If a citizen is suspected of conspiring to commit a crime, agencies can and do request these records; some of our larger internet service providers will comply, even without a warrant. In the 2012-13 year, more than 300,000 requests for private data were met, at least one of them by a local council. To argue against the bill is not to argue against the prevention of detection of serious crime through the use of reasonable surveillance. But it is to argue that the terrific expense of retaining all data generated by all Australians for a period of two years is unjustified batshit.
And unethical and useless and a violation of a fundamental human right. And an effective means not of crime prevention but of art prevention in a nation that has long feared cultural expression.

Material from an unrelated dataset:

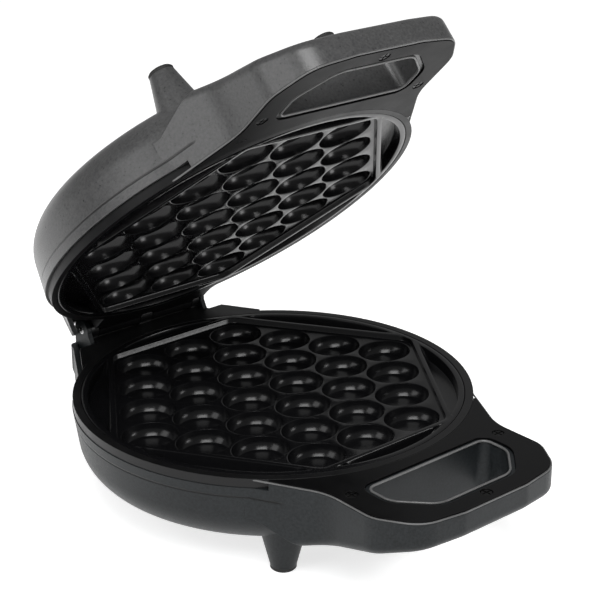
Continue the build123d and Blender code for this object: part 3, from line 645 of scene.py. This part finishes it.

In the early 20th century, Melbourne police regularly raided one of the city’s finest bookstores. In the 1970s and 80s, the Queensland Police Special Bureau was charged with the work of breaking up punk performances. Last year, artist Peter Yore was arrested and tried on a child pornography charge. Community and juridical disdain for art in this nation has a long, unhealthy history which will only metastasise in the atmosphere of these laws.
“Those with nothing to hide have nothing to fear” said the AFP’s Assistant Commissioner yesterday. You can choose to believe this. You can choose to assuage your doubts about your own guilt and the illiberalism of Australia. But, as soon as your mobile device locates you at the wrong gig, the wrong film festival or the wrong gallery, you will have something to hide.
Dark crime happens, as it always has, in dark places. We must not allow this to mean that insubordinate art will never see the light of day.
Metadata retention is boring as batshit. But not nearly so boring as a nation whose culture will be paralysed.